Below are some entries; can you quote all of them exactly?
::::::
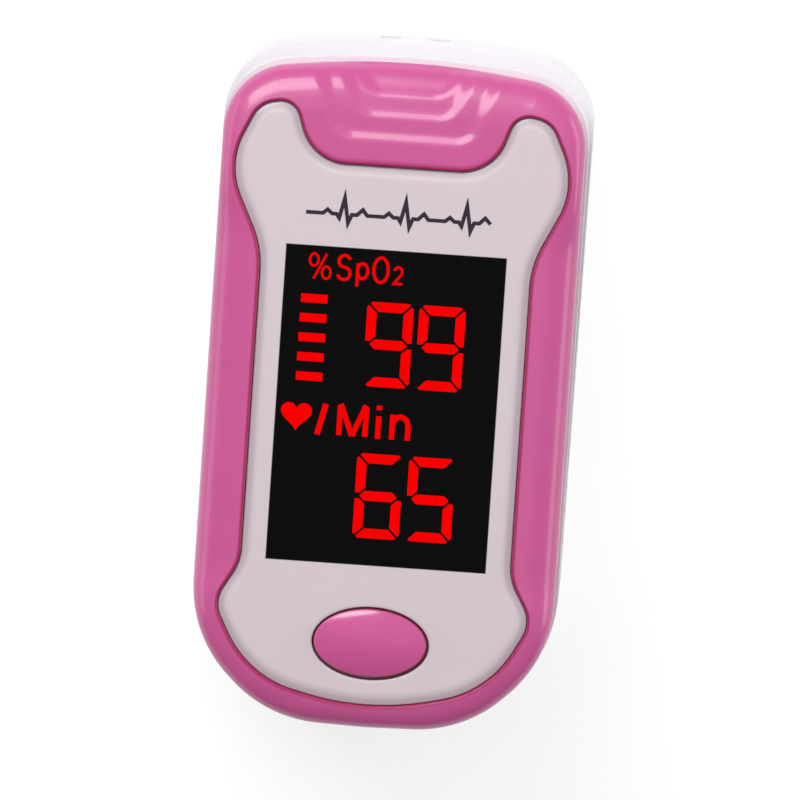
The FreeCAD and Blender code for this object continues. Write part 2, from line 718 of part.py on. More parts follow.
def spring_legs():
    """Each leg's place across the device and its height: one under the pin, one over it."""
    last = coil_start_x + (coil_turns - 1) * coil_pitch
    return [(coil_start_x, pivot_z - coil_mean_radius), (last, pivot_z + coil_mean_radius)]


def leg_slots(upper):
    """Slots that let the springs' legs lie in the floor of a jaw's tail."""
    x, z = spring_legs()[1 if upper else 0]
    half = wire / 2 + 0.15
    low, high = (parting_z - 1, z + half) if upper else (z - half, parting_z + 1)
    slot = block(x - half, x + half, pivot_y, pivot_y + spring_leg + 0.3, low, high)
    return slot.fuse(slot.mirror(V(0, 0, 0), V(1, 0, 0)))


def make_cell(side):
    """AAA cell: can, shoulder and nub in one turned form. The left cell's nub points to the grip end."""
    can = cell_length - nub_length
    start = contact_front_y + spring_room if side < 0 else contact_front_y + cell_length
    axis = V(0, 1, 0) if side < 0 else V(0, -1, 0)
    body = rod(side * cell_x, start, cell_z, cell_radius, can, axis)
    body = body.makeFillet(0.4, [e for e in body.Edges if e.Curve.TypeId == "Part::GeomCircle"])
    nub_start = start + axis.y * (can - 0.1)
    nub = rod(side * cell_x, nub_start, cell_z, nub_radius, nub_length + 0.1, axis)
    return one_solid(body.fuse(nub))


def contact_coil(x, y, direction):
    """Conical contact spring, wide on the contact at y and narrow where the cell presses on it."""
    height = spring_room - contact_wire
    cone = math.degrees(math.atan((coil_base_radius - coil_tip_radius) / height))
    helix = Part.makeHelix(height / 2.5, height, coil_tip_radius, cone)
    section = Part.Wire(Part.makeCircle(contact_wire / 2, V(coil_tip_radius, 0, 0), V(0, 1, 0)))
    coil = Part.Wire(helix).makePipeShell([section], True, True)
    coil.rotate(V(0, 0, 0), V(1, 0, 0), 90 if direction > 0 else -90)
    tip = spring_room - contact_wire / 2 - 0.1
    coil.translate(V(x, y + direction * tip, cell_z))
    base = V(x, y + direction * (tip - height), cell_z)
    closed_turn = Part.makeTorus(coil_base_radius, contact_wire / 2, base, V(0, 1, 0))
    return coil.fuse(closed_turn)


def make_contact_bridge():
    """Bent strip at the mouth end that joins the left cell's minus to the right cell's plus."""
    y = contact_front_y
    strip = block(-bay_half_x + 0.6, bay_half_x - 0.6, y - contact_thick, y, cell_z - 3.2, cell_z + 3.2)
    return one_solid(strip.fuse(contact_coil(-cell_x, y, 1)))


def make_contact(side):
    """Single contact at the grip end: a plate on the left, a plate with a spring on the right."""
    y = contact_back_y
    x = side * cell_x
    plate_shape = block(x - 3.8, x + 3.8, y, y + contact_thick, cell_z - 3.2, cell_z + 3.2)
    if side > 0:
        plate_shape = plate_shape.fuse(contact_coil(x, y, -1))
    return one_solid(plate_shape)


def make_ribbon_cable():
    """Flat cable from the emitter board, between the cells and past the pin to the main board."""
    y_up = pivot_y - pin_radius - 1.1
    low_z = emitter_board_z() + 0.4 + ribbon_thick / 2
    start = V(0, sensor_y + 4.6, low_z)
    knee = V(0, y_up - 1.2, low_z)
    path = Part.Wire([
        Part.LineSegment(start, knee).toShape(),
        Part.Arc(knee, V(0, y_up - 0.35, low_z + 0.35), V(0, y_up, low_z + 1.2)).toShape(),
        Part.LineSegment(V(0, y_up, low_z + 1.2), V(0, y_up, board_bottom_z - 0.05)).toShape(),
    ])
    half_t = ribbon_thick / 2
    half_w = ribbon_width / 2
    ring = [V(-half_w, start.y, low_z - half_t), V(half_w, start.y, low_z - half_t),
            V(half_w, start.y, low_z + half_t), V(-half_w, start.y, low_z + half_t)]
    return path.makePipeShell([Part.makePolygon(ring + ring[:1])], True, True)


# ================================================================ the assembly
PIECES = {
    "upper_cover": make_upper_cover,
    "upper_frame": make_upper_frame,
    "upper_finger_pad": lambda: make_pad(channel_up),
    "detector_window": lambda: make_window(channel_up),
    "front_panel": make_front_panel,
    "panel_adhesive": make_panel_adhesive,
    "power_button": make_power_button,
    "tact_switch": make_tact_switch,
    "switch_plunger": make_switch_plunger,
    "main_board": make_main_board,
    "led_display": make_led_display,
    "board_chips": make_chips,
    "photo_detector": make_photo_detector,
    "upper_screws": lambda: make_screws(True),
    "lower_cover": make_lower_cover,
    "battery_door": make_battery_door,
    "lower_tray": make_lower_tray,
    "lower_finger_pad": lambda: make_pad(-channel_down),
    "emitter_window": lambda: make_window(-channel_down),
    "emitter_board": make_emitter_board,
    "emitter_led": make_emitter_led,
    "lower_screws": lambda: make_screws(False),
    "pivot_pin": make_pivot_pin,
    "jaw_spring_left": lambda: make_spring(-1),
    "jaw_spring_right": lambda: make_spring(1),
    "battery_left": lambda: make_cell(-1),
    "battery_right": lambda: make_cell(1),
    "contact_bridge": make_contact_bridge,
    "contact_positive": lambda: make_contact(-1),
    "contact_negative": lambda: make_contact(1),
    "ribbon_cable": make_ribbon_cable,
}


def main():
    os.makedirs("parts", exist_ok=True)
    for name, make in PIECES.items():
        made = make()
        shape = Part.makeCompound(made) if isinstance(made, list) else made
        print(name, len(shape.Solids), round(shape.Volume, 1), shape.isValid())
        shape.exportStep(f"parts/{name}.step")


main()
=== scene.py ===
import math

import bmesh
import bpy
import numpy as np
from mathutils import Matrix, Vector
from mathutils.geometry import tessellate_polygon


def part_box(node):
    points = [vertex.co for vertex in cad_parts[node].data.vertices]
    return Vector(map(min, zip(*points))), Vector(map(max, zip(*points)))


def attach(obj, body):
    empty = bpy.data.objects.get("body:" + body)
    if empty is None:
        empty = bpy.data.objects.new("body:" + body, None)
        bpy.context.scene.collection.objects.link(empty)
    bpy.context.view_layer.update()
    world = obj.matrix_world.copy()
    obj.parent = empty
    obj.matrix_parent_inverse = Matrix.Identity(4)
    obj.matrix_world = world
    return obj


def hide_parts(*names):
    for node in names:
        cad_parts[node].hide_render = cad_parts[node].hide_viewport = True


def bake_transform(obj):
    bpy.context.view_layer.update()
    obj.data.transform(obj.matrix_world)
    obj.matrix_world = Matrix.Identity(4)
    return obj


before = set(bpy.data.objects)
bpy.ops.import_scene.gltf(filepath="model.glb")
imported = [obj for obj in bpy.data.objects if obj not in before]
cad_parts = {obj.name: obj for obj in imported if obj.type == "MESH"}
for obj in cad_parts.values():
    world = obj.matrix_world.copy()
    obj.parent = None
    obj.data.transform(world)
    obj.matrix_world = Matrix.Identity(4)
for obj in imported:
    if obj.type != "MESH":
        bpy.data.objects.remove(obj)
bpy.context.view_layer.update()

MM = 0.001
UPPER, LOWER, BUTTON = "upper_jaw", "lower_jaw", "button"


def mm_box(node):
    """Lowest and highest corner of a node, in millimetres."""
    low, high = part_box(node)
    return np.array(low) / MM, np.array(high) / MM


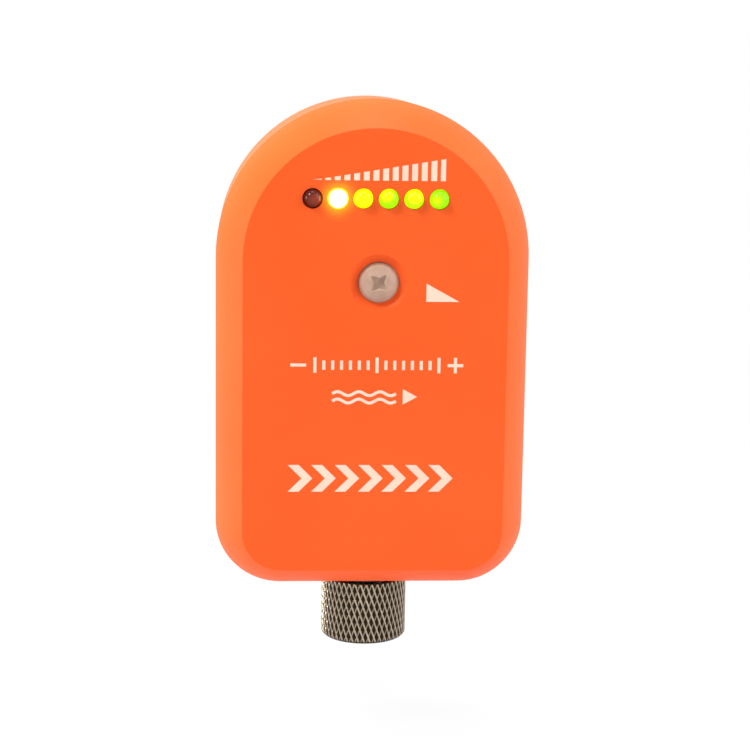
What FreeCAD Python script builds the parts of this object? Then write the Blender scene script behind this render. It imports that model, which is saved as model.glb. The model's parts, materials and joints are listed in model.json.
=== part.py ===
::::::
→ REPLY TO THE TASK
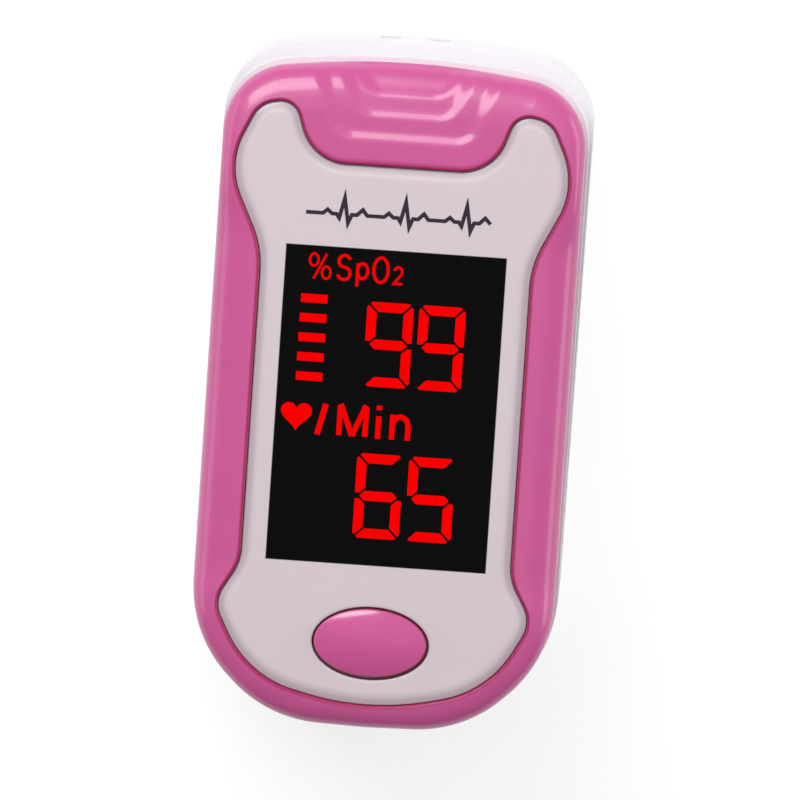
The FreeCAD and Blender code for this object continues. Write part 2, from line 718 of part.py on. More parts follow.
def spring_legs():
    """Each leg's place across the device and its height: one under the pin, one over it."""
    last = coil_start_x + (coil_turns - 1) * coil_pitch
    return [(coil_start_x, pivot_z - coil_mean_radius), (last, pivot_z + coil_mean_radius)]


def leg_slots(upper):
    """Slots that let the springs' legs lie in the floor of a jaw's tail."""
    x, z = spring_legs()[1 if upper else 0]
    half = wire / 2 + 0.15
    low, high = (parting_z - 1, z + half) if upper else (z - half, parting_z + 1)
    slot = block(x - half, x + half, pivot_y, pivot_y + spring_leg + 0.3, low, high)
    return slot.fuse(slot.mirror(V(0, 0, 0), V(1, 0, 0)))


def make_cell(side):
    """AAA cell: can, shoulder and nub in one turned form. The left cell's nub points to the grip end."""
    can = cell_length - nub_length
    start = contact_front_y + spring_room if side < 0 else contact_front_y + cell_length
    axis = V(0, 1, 0) if side < 0 else V(0, -1, 0)
    body = rod(side * cell_x, start, cell_z, cell_radius, can, axis)
    body = body.makeFillet(0.4, [e for e in body.Edges if e.Curve.TypeId == "Part::GeomCircle"])
    nub_start = start + axis.y * (can - 0.1)
    nub = rod(side * cell_x, nub_start, cell_z, nub_radius, nub_length + 0.1, axis)
    return one_solid(body.fuse(nub))


def contact_coil(x, y, direction):
    """Conical contact spring, wide on the contact at y and narrow where the cell presses on it."""
    height = spring_room - contact_wire
    cone = math.degrees(math.atan((coil_base_radius - coil_tip_radius) / height))
    helix = Part.makeHelix(height / 2.5, height, coil_tip_radius, cone)
    section = Part.Wire(Part.makeCircle(contact_wire / 2, V(coil_tip_radius, 0, 0), V(0, 1, 0)))
    coil = Part.Wire(helix).makePipeShell([section], True, True)
    coil.rotate(V(0, 0, 0), V(1, 0, 0), 90 if direction > 0 else -90)
    tip = spring_room - contact_wire / 2 - 0.1
    coil.translate(V(x, y + direction * tip, cell_z))
    base = V(x, y + direction * (tip - height), cell_z)
    closed_turn = Part.makeTorus(coil_base_radius, contact_wire / 2, base, V(0, 1, 0))
    return coil.fuse(closed_turn)


def make_contact_bridge():
    """Bent strip at the mouth end that joins the left cell's minus to the right cell's plus."""
    y = contact_front_y
    strip = block(-bay_half_x + 0.6, bay_half_x - 0.6, y - contact_thick, y, cell_z - 3.2, cell_z + 3.2)
    return one_solid(strip.fuse(contact_coil(-cell_x, y, 1)))


def make_contact(side):
    """Single contact at the grip end: a plate on the left, a plate with a spring on the right."""
    y = contact_back_y
    x = side * cell_x
    plate_shape = block(x - 3.8, x + 3.8, y, y + contact_thick, cell_z - 3.2, cell_z + 3.2)
    if side > 0:
        plate_shape = plate_shape.fuse(contact_coil(x, y, -1))
    return one_solid(plate_shape)


def make_ribbon_cable():
    """Flat cable from the emitter board, between the cells and past the pin to the main board."""
    y_up = pivot_y - pin_radius - 1.1
    low_z = emitter_board_z() + 0.4 + ribbon_thick / 2
    start = V(0, sensor_y + 4.6, low_z)
    knee = V(0, y_up - 1.2, low_z)
    path = Part.Wire([
        Part.LineSegment(start, knee).toShape(),
        Part.Arc(knee, V(0, y_up - 0.35, low_z + 0.35), V(0, y_up, low_z + 1.2)).toShape(),
        Part.LineSegment(V(0, y_up, low_z + 1.2), V(0, y_up, board_bottom_z - 0.05)).toShape(),
    ])
    half_t = ribbon_thick / 2
    half_w = ribbon_width / 2
    ring = [V(-half_w, start.y, low_z - half_t), V(half_w, start.y, low_z - half_t),
            V(half_w, start.y, low_z + half_t), V(-half_w, start.y, low_z + half_t)]
    return path.makePipeShell([Part.makePolygon(ring + ring[:1])], True, True)


# ================================================================ the assembly
PIECES = {
    "upper_cover": make_upper_cover,
    "upper_frame": make_upper_frame,
    "upper_finger_pad": lambda: make_pad(channel_up),
    "detector_window": lambda: make_window(channel_up),
    "front_panel": make_front_panel,
    "panel_adhesive": make_panel_adhesive,
    "power_button": make_power_button,
    "tact_switch": make_tact_switch,
    "switch_plunger": make_switch_plunger,
    "main_board": make_main_board,
    "led_display": make_led_display,
    "board_chips": make_chips,
    "photo_detector": make_photo_detector,
    "upper_screws": lambda: make_screws(True),
    "lower_cover": make_lower_cover,
    "battery_door": make_battery_door,
    "lower_tray": make_lower_tray,
    "lower_finger_pad": lambda: make_pad(-channel_down),
    "emitter_window": lambda: make_window(-channel_down),
    "emitter_board": make_emitter_board,
    "emitter_led": make_emitter_led,
    "lower_screws": lambda: make_screws(False),
    "pivot_pin": make_pivot_pin,
    "jaw_spring_left": lambda: make_spring(-1),
    "jaw_spring_right": lambda: make_spring(1),
    "battery_left": lambda: make_cell(-1),
    "battery_right": lambda: make_cell(1),
    "contact_bridge": make_contact_bridge,
    "contact_positive": lambda: make_contact(-1),
    "contact_negative": lambda: make_contact(1),
    "ribbon_cable": make_ribbon_cable,
}


def main():
    os.makedirs("parts", exist_ok=True)
    for name, make in PIECES.items():
        made = make()
        shape = Part.makeCompound(made) if isinstance(made, list) else made
        print(name, len(shape.Solids), round(shape.Volume, 1), shape.isValid())
        shape.exportStep(f"parts/{name}.step")


main()
=== scene.py ===
import math

import bmesh
import bpy
import numpy as np
from mathutils import Matrix, Vector
from mathutils.geometry import tessellate_polygon


def part_box(node):
    points = [vertex.co for vertex in cad_parts[node].data.vertices]
    return Vector(map(min, zip(*points))), Vector(map(max, zip(*points)))


def attach(obj, body):
    empty = bpy.data.objects.get("body:" + body)
    if empty is None:
        empty = bpy.data.objects.new("body:" + body, None)
        bpy.context.scene.collection.objects.link(empty)
    bpy.context.view_layer.update()
    world = obj.matrix_world.copy()
    obj.parent = empty
    obj.matrix_parent_inverse = Matrix.Identity(4)
    obj.matrix_world = world
    return obj


def hide_parts(*names):
    for node in names:
        cad_parts[node].hide_render = cad_parts[node].hide_viewport = True


def bake_transform(obj):
    bpy.context.view_layer.update()
    obj.data.transform(obj.matrix_world)
    obj.matrix_world = Matrix.Identity(4)
    return obj


before = set(bpy.data.objects)
bpy.ops.import_scene.gltf(filepath="model.glb")
imported = [obj for obj in bpy.data.objects if obj not in before]
cad_parts = {obj.name: obj for obj in imported if obj.type == "MESH"}
for obj in cad_parts.values():
    world = obj.matrix_world.copy()
    obj.parent = None
    obj.data.transform(world)
    obj.matrix_world = Matrix.Identity(4)
for obj in imported:
    if obj.type != "MESH":
        bpy.data.objects.remove(obj)
bpy.context.view_layer.update()

MM = 0.001
UPPER, LOWER, BUTTON = "upper_jaw", "lower_jaw", "button"


def mm_box(node):
    """Lowest and highest corner of a node, in millimetres."""
    low, high = part_box(node)
    return np.array(low) / MM, np.array(high) / MM


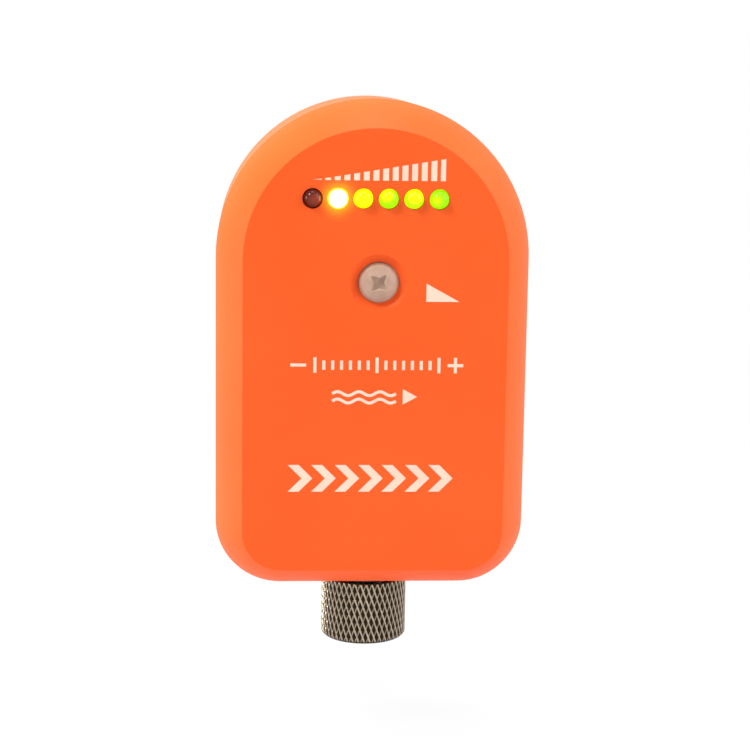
What FreeCAD Python script builds the parts of this object? Then write the Blender scene script behind this render. It imports that model, which is saved as model.glb. The model's parts, materials and joints are listed in model.json.
=== part.py ===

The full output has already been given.